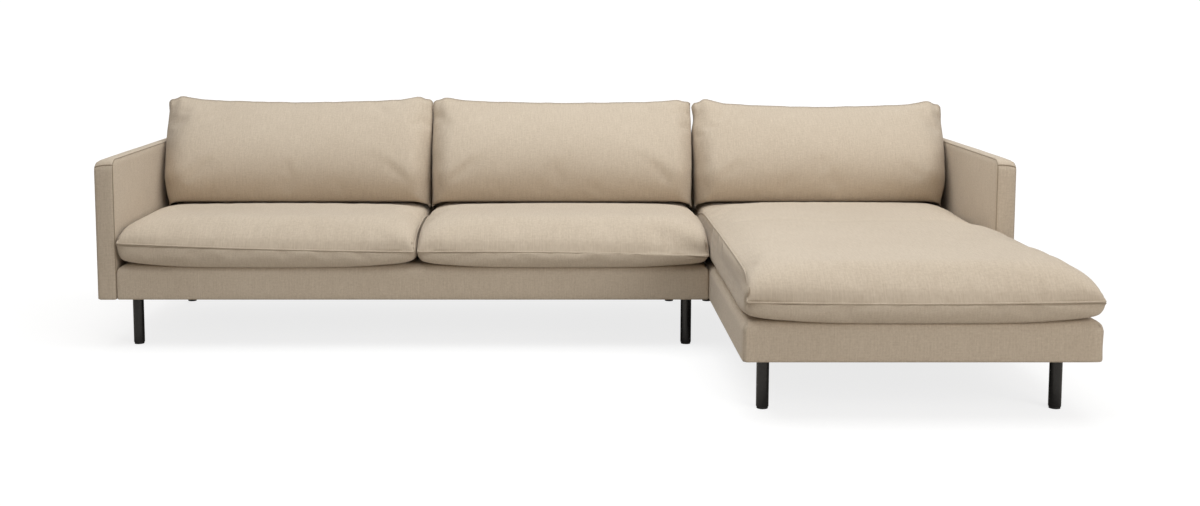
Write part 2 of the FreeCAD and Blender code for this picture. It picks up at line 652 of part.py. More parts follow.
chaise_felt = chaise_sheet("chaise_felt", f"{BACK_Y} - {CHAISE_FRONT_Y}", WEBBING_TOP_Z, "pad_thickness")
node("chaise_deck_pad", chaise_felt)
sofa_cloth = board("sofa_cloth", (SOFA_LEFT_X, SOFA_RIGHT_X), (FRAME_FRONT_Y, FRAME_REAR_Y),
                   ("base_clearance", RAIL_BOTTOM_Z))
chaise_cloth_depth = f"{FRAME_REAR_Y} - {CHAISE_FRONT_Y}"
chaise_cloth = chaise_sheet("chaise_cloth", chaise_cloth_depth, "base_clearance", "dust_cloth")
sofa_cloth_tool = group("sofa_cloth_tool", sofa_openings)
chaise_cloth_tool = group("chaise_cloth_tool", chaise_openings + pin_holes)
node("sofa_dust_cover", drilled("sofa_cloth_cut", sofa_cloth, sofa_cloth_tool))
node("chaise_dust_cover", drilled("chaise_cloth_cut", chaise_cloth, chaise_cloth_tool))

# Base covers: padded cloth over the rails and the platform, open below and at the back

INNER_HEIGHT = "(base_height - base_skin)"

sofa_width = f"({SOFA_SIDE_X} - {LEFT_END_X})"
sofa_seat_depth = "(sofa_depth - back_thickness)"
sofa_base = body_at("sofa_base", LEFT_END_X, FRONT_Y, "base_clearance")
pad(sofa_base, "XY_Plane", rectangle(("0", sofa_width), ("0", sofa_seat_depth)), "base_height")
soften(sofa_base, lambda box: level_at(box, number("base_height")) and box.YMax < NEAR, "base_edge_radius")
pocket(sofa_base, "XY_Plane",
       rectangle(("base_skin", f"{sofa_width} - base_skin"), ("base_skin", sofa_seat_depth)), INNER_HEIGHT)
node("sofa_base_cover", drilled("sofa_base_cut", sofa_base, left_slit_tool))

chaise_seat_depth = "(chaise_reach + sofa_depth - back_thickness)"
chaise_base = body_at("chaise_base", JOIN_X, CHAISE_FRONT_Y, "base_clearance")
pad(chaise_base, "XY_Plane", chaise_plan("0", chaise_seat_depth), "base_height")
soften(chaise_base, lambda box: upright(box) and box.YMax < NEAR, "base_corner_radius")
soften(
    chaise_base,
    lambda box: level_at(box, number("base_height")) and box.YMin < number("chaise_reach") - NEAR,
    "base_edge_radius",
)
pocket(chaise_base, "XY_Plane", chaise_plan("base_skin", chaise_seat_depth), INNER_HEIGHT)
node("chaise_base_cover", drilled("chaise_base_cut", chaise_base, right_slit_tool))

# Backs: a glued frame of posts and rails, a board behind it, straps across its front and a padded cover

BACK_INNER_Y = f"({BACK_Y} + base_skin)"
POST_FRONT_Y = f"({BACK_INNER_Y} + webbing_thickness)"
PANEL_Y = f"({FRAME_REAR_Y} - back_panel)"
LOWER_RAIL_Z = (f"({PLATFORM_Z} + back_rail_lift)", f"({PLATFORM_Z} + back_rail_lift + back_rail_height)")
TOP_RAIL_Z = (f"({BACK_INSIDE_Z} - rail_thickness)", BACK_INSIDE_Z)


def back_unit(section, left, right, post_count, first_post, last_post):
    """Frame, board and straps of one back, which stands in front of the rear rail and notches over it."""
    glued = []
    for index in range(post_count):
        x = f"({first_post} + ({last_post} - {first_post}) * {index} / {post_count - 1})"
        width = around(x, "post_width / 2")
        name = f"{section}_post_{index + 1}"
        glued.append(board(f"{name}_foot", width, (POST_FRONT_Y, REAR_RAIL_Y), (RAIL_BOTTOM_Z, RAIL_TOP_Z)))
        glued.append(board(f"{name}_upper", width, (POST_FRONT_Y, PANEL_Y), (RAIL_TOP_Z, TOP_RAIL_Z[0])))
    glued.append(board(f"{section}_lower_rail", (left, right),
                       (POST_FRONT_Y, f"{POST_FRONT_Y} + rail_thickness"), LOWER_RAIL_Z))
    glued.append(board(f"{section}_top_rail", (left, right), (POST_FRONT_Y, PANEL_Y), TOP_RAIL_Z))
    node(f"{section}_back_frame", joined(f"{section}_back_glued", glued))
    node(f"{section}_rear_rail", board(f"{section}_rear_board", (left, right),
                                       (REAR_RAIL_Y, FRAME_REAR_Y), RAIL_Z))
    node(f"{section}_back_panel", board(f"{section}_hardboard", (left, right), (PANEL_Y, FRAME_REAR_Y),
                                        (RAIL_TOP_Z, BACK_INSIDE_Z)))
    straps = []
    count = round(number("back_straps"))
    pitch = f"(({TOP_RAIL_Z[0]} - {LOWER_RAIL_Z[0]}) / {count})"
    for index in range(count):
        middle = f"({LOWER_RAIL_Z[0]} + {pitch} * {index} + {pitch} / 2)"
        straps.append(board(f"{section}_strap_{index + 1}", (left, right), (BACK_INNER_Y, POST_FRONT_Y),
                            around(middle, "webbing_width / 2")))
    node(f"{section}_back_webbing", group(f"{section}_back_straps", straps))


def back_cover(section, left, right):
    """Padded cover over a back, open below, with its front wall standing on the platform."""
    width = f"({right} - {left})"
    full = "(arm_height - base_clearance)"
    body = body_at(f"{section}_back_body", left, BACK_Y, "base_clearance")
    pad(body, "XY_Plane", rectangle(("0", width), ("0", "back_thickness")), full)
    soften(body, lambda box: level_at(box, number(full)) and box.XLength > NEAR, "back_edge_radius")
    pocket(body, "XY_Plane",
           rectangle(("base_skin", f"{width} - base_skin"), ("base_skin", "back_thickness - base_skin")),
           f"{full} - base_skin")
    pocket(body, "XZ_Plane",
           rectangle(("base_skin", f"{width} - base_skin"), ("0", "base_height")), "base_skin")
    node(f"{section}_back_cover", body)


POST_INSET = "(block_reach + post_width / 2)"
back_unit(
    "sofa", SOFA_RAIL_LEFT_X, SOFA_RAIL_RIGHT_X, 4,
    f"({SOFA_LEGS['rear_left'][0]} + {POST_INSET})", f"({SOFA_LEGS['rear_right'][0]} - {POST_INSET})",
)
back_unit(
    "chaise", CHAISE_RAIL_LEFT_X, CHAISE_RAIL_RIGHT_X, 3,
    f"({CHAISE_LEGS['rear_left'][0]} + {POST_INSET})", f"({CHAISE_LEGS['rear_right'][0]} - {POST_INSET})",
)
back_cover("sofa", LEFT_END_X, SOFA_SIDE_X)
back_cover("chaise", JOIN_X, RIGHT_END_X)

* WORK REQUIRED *
Repeat the material above in full, exactly as it stands.

* FULL SOLUTION *
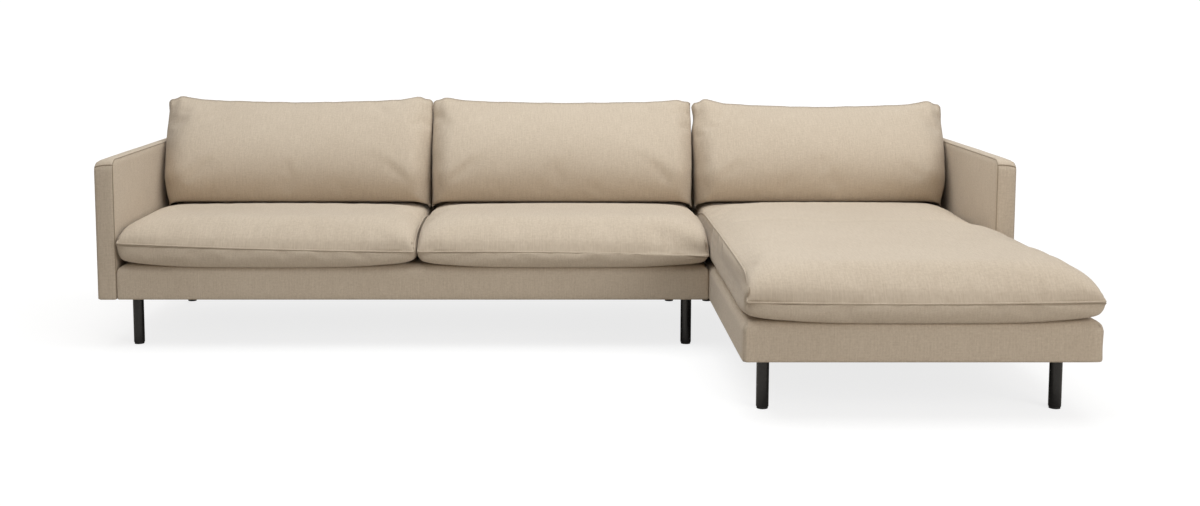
Write part 2 of the FreeCAD and Blender code for this picture. It picks up at line 652 of part.py. More parts follow.
chaise_felt = chaise_sheet("chaise_felt", f"{BACK_Y} - {CHAISE_FRONT_Y}", WEBBING_TOP_Z, "pad_thickness")
node("chaise_deck_pad", chaise_felt)
sofa_cloth = board("sofa_cloth", (SOFA_LEFT_X, SOFA_RIGHT_X), (FRAME_FRONT_Y, FRAME_REAR_Y),
                   ("base_clearance", RAIL_BOTTOM_Z))
chaise_cloth_depth = f"{FRAME_REAR_Y} - {CHAISE_FRONT_Y}"
chaise_cloth = chaise_sheet("chaise_cloth", chaise_cloth_depth, "base_clearance", "dust_cloth")
sofa_cloth_tool = group("sofa_cloth_tool", sofa_openings)
chaise_cloth_tool = group("chaise_cloth_tool", chaise_openings + pin_holes)
node("sofa_dust_cover", drilled("sofa_cloth_cut", sofa_cloth, sofa_cloth_tool))
node("chaise_dust_cover", drilled("chaise_cloth_cut", chaise_cloth, chaise_cloth_tool))

# Base covers: padded cloth over the rails and the platform, open below and at the back

INNER_HEIGHT = "(base_height - base_skin)"

sofa_width = f"({SOFA_SIDE_X} - {LEFT_END_X})"
sofa_seat_depth = "(sofa_depth - back_thickness)"
sofa_base = body_at("sofa_base", LEFT_END_X, FRONT_Y, "base_clearance")
pad(sofa_base, "XY_Plane", rectangle(("0", sofa_width), ("0", sofa_seat_depth)), "base_height")
soften(sofa_base, lambda box: level_at(box, number("base_height")) and box.YMax < NEAR, "base_edge_radius")
pocket(sofa_base, "XY_Plane",
       rectangle(("base_skin", f"{sofa_width} - base_skin"), ("base_skin", sofa_seat_depth)), INNER_HEIGHT)
node("sofa_base_cover", drilled("sofa_base_cut", sofa_base, left_slit_tool))

chaise_seat_depth = "(chaise_reach + sofa_depth - back_thickness)"
chaise_base = body_at("chaise_base", JOIN_X, CHAISE_FRONT_Y, "base_clearance")
pad(chaise_base, "XY_Plane", chaise_plan("0", chaise_seat_depth), "base_height")
soften(chaise_base, lambda box: upright(box) and box.YMax < NEAR, "base_corner_radius")
soften(
    chaise_base,
    lambda box: level_at(box, number("base_height")) and box.YMin < number("chaise_reach") - NEAR,
    "base_edge_radius",
)
pocket(chaise_base, "XY_Plane", chaise_plan("base_skin", chaise_seat_depth), INNER_HEIGHT)
node("chaise_base_cover", drilled("chaise_base_cut", chaise_base, right_slit_tool))

# Backs: a glued frame of posts and rails, a board behind it, straps across its front and a padded cover

BACK_INNER_Y = f"({BACK_Y} + base_skin)"
POST_FRONT_Y = f"({BACK_INNER_Y} + webbing_thickness)"
PANEL_Y = f"({FRAME_REAR_Y} - back_panel)"
LOWER_RAIL_Z = (f"({PLATFORM_Z} + back_rail_lift)", f"({PLATFORM_Z} + back_rail_lift + back_rail_height)")
TOP_RAIL_Z = (f"({BACK_INSIDE_Z} - rail_thickness)", BACK_INSIDE_Z)


def back_unit(section, left, right, post_count, first_post, last_post):
    """Frame, board and straps of one back, which stands in front of the rear rail and notches over it."""
    glued = []
    for index in range(post_count):
        x = f"({first_post} + ({last_post} - {first_post}) * {index} / {post_count - 1})"
        width = around(x, "post_width / 2")
        name = f"{section}_post_{index + 1}"
        glued.append(board(f"{name}_foot", width, (POST_FRONT_Y, REAR_RAIL_Y), (RAIL_BOTTOM_Z, RAIL_TOP_Z)))
        glued.append(board(f"{name}_upper", width, (POST_FRONT_Y, PANEL_Y), (RAIL_TOP_Z, TOP_RAIL_Z[0])))
    glued.append(board(f"{section}_lower_rail", (left, right),
                       (POST_FRONT_Y, f"{POST_FRONT_Y} + rail_thickness"), LOWER_RAIL_Z))
    glued.append(board(f"{section}_top_rail", (left, right), (POST_FRONT_Y, PANEL_Y), TOP_RAIL_Z))
    node(f"{section}_back_frame", joined(f"{section}_back_glued", glued))
    node(f"{section}_rear_rail", board(f"{section}_rear_board", (left, right),
                                       (REAR_RAIL_Y, FRAME_REAR_Y), RAIL_Z))
    node(f"{section}_back_panel", board(f"{section}_hardboard", (left, right), (PANEL_Y, FRAME_REAR_Y),
                                        (RAIL_TOP_Z, BACK_INSIDE_Z)))
    straps = []
    count = round(number("back_straps"))
    pitch = f"(({TOP_RAIL_Z[0]} - {LOWER_RAIL_Z[0]}) / {count})"
    for index in range(count):
        middle = f"({LOWER_RAIL_Z[0]} + {pitch} * {index} + {pitch} / 2)"
        straps.append(board(f"{section}_strap_{index + 1}", (left, right), (BACK_INNER_Y, POST_FRONT_Y),
                            around(middle, "webbing_width / 2")))
    node(f"{section}_back_webbing", group(f"{section}_back_straps", straps))


def back_cover(section, left, right):
    """Padded cover over a back, open below, with its front wall standing on the platform."""
    width = f"({right} - {left})"
    full = "(arm_height - base_clearance)"
    body = body_at(f"{section}_back_body", left, BACK_Y, "base_clearance")
    pad(body, "XY_Plane", rectangle(("0", width), ("0", "back_thickness")), full)
    soften(body, lambda box: level_at(box, number(full)) and box.XLength > NEAR, "back_edge_radius")
    pocket(body, "XY_Plane",
           rectangle(("base_skin", f"{width} - base_skin"), ("base_skin", "back_thickness - base_skin")),
           f"{full} - base_skin")
    pocket(body, "XZ_Plane",
           rectangle(("base_skin", f"{width} - base_skin"), ("0", "base_height")), "base_skin")
    node(f"{section}_back_cover", body)


POST_INSET = "(block_reach + post_width / 2)"
back_unit(
    "sofa", SOFA_RAIL_LEFT_X, SOFA_RAIL_RIGHT_X, 4,
    f"({SOFA_LEGS['rear_left'][0]} + {POST_INSET})", f"({SOFA_LEGS['rear_right'][0]} - {POST_INSET})",
)
back_unit(
    "chaise", CHAISE_RAIL_LEFT_X, CHAISE_RAIL_RIGHT_X, 3,
    f"({CHAISE_LEGS['rear_left'][0]} + {POST_INSET})", f"({CHAISE_LEGS['rear_right'][0]} - {POST_INSET})",
)
back_cover("sofa", LEFT_END_X, SOFA_SIDE_X)
back_cover("chaise", JOIN_X, RIGHT_END_X)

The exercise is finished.